Ben Saynor

Personal information
- Date of birth: 6 March 1989 (age 36)
- Place of birth: Leeds, England
- Height: 1.91 m (6 ft 3 in)
- Position(s): Goalkeeper

Team information
- Current team: Bridlington Town

Youth career
- 2005–2006: Bradford City

Senior career*
- Years: Team / Apps / (Gls)
- 2006–2008: Bradford City / 0 / (0)
- 2008–2009: Farsley Celtic / 2 / (0)
- 2010: Scarborough Athletic /  / (0)
- 2010: Ossett Albion / 20 / (0)
- 2010: Stalybridge Celtic / 0 / (0)
- 2010–2011: Bridlington Town / 25 / (0)
- 2011–: Frickley Athletic / 32 / (0)

= Ben Saynor =

English footballer (born 1989)

Ben Saynor (born 6 March 1989) is an English footballer who plays for Frickley Athletic as a goalkeeper.

==Career==
He signed professionally for Bradford City at the age of 16. He made his debut senior appearance on 4 September 2007 in a 5–1 Football League Trophy defeat to Doncaster Rovers. On 29 April 2008, Saynor was deemed to be surplus to requirements at Valley Parade and was released by manager Stuart McCall along with 13 other Bradford players. He was given a trial with Mansfield Town, playing 45 minutes of their pre-season friendly with Matlock Town on 7 August 2008, which Mansfield won 2–0, but was not signed. Instead, on 7 November 2008, he joined Conference North side Farsley Celtic as their second-choice goalkeeper behind Curtis Aspden.

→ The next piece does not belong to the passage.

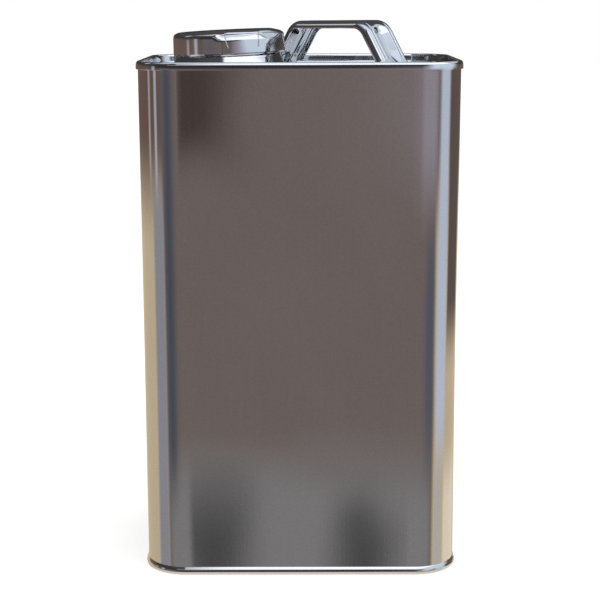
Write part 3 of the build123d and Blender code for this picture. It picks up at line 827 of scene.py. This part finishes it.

The following day, he took his place on the bench in Farsley's 2–0 victory away at Workington.

In early 2010 he was playing for Ossett Albion before he joined Stalybridge Celtic but left in August without having played a first team game. He then joined Bridlington Town in September 2010. After leaving Bridlington Town at the start of the 2011/2012 season he joined Frickley Athletic in August 2011.